══ Supplied records ══

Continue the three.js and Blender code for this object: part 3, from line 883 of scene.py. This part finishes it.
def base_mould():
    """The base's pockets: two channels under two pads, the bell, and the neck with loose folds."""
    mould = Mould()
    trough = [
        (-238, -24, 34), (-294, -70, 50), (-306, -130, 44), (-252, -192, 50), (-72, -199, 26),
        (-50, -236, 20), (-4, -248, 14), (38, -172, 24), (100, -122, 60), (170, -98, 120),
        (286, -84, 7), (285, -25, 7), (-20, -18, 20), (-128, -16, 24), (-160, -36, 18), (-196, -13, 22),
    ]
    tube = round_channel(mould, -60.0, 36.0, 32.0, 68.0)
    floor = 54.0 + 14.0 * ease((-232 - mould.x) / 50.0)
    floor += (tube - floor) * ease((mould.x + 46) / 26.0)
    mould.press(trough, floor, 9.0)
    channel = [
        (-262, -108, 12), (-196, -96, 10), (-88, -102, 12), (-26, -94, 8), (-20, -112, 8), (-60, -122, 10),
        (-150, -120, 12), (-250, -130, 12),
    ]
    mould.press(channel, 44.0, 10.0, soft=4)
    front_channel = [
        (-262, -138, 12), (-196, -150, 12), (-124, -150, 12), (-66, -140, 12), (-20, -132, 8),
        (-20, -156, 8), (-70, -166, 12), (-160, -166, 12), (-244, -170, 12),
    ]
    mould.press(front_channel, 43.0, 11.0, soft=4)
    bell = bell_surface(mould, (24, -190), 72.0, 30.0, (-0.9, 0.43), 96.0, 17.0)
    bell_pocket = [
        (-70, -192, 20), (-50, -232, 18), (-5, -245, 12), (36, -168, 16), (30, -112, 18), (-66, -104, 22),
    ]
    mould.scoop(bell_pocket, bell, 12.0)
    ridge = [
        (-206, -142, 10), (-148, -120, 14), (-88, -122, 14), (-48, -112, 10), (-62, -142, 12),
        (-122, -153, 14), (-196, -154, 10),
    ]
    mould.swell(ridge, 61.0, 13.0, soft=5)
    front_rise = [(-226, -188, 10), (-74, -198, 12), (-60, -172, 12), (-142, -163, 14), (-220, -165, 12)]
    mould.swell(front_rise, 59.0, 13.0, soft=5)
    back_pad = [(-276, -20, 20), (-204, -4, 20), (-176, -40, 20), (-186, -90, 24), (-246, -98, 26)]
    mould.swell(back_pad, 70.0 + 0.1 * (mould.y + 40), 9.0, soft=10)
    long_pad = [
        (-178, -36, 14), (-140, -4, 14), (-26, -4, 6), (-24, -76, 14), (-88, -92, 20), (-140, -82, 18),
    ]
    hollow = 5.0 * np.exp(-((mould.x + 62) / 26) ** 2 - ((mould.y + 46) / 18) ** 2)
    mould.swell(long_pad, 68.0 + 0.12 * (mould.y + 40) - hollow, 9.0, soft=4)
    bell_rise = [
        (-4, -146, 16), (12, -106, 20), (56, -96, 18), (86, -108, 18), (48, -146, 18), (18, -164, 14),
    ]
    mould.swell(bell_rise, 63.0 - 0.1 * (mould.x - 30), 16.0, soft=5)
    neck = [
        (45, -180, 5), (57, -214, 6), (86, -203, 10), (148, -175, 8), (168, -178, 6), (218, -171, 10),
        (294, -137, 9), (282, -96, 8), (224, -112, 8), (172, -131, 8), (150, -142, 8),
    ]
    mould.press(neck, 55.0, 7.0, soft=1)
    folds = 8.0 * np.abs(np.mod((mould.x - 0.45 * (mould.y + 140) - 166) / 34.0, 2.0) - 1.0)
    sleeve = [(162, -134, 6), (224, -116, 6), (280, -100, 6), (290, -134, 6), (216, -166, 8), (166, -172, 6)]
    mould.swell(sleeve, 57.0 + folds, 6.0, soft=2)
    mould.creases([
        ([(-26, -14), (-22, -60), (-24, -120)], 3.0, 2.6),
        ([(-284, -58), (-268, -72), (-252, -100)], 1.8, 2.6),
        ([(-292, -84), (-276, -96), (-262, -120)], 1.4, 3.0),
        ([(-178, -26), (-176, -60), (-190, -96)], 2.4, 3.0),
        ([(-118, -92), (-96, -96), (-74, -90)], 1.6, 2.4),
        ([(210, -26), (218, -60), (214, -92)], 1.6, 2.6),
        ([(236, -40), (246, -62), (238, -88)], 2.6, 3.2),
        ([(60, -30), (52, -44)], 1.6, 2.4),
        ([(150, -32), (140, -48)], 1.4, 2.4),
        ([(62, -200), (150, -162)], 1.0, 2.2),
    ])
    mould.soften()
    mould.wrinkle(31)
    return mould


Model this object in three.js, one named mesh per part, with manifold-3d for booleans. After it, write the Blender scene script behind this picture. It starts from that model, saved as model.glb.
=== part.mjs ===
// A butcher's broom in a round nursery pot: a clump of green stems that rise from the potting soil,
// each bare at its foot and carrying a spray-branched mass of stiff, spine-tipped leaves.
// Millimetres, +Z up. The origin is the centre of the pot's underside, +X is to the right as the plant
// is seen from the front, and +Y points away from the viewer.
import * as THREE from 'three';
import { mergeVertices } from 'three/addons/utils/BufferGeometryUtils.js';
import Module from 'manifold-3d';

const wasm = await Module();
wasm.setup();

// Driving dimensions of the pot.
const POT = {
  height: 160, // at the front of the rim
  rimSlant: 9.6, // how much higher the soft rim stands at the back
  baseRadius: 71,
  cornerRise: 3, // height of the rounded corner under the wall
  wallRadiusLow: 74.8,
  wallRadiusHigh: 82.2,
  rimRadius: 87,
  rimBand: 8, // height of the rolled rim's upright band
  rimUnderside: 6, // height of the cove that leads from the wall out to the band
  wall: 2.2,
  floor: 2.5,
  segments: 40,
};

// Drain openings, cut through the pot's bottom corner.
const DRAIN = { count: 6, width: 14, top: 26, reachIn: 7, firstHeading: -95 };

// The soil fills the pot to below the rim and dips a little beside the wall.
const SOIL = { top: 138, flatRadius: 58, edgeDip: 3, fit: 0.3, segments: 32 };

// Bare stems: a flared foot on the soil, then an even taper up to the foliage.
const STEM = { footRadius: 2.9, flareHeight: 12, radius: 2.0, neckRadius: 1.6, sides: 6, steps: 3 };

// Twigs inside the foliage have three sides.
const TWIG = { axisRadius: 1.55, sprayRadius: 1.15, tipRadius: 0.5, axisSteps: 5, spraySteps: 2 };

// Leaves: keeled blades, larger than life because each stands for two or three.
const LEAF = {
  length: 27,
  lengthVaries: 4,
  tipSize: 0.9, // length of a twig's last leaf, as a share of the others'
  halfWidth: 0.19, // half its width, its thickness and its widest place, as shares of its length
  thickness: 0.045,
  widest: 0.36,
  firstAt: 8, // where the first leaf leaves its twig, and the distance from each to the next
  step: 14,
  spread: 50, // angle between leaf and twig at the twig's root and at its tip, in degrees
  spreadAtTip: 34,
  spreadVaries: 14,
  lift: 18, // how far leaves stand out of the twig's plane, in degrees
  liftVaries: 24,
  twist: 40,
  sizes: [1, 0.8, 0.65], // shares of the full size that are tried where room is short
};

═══
══ Supplied records ══

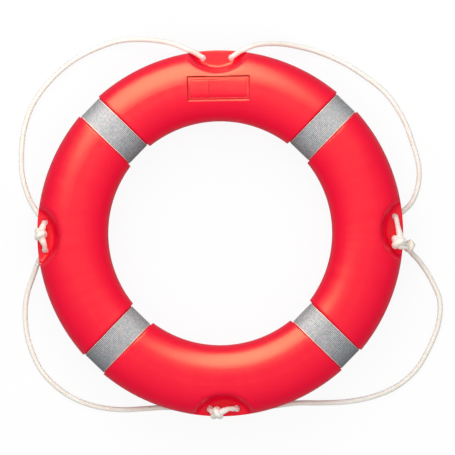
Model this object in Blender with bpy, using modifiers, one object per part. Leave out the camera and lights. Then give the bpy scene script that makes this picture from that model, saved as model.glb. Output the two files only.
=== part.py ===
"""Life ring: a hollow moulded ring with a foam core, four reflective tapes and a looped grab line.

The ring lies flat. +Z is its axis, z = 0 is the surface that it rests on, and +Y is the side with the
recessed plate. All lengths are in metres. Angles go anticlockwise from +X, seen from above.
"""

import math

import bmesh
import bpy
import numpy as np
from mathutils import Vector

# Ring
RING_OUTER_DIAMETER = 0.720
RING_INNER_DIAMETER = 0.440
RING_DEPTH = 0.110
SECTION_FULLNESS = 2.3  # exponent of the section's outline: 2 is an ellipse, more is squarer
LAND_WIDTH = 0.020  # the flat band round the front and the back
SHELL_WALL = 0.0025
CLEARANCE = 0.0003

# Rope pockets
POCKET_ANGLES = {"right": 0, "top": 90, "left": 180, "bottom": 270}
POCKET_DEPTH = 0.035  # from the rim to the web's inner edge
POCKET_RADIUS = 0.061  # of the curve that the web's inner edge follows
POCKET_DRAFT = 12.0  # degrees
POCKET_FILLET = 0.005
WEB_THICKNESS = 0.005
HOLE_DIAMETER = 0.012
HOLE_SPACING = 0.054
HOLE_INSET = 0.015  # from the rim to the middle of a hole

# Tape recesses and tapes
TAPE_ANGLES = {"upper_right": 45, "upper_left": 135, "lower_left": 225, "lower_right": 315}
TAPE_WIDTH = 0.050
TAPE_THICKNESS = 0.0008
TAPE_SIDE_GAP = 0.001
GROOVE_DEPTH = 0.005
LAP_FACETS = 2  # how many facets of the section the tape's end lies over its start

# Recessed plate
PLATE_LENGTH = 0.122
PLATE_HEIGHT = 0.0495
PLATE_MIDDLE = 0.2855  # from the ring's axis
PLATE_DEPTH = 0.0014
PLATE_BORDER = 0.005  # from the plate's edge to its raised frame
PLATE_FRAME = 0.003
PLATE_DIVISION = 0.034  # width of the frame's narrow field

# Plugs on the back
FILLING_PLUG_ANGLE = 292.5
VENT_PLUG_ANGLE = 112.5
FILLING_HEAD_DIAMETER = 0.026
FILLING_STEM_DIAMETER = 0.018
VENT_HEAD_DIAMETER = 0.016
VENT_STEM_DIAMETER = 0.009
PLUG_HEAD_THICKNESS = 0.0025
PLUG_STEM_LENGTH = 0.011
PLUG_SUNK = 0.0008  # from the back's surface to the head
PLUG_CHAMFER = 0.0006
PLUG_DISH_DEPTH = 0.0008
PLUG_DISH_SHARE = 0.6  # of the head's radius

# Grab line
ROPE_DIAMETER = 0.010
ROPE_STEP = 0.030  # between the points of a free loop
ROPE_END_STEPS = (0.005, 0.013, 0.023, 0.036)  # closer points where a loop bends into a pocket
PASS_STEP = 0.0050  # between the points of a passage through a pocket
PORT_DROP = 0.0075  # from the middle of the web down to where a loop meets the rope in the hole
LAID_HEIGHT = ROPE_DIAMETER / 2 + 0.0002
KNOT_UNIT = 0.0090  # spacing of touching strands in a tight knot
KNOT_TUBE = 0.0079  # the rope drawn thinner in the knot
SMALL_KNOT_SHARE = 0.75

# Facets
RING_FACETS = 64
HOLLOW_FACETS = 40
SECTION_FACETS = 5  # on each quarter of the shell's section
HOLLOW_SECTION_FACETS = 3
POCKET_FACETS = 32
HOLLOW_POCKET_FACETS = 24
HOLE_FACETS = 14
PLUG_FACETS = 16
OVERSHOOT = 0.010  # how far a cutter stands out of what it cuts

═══

Requirement: Copy out every line with the word "this".

Solved problem:
Continue the three.js and Blender code for this object: part 3, from line 883 of scene.py. This part finishes it.
Model this object in three.js, one named mesh per part, with manifold-3d for booleans. After it, write the Blender scene script behind this picture. It starts from that model, saved as model.glb.
Model this object in Blender with bpy, using modifiers, one object per part. Leave out the camera and lights. Then give the bpy scene script that makes this picture from that model, saved as model.glb. Output the two files only.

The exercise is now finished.